Die Leichathletik verschärft die Regeln zur Teilnahme von Trans*sportlerinnen. Warum das eine gute Entscheidung ist.

Nichts für Trans*athletinnen: Wettberwerb über 3000 Meter Hindernis Foto: Belga/imago

D er Leichtathletik-Weltverband hat eine neue Policy zu Tran­s­*ath­le­tin­nen – und diese hat für den Sport schlechthin weitreichende Folgen. Vom kommenden Freitag an können Trans­frauen nur noch dann an Wettbewerben in der erwachsenen Leichtathletik teilnehmen, wenn sie keine männliche Pubertät durchlaufen haben. Das soll den weiblichen Sport schützen. Eine kluge Entscheidung, ähnlich der, die der Internatio­na­le Schwimmverband vor knapp zwei Jahren getroffen hat.

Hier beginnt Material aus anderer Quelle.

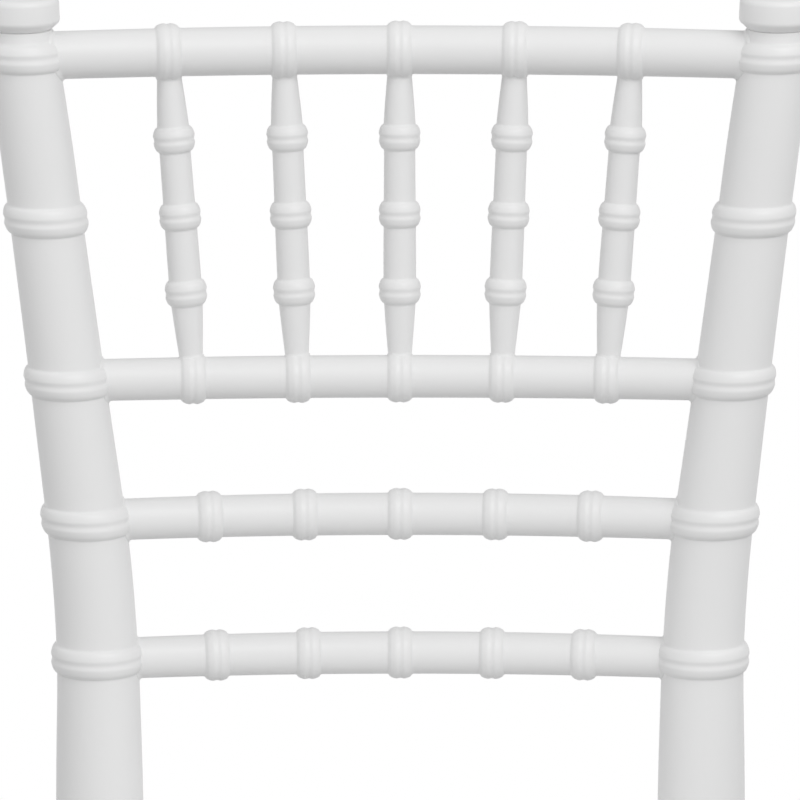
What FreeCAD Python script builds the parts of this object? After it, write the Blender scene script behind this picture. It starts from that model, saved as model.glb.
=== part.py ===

Wer an Schwimmkonkurrenzen von Frauen teilnehmen möchte, darf dies nur dann, wenn die Transition von männlicher zu weiblicher Physis – Muskularität, Stoffwechsel, Lungenvolumen – bis zur Pubertät abgeschlossen ist. Eine Trans*­sport­le­rin soll sich also keine „männlichen“ Körpervorteile verschaffen, weil sie zwar gewisse Hormonblocker zu sich nimmt, dies aber in einem männlich herangewachsenen Körper.

Diese Entscheidung des Leichtathletik-Verbandes wird in einigen Social-Media-Foren als „transphob“ interpretiert, denn auch Trans*­frau­en seien Frauen. Sportverbände wie der von Sebastian Coe argumentieren hingegen, dass, gemessen am Männersport, Frauensport erst in jüngster Zeit gleichberechtigt am Sport schlechthin ist. Noch in den 1960er Jahren waren Frauen olympisch von Laufstrecken jenseits der 800 Meter ausgeschlossen – längere Strecken seien für Frauen gefährlich, hieß es lange. Ähnlich wurde beim Skifliegen argumentiert, das erst in dieser Saison auch für Frauen in einem offiziellen Wettbewerb möglich war.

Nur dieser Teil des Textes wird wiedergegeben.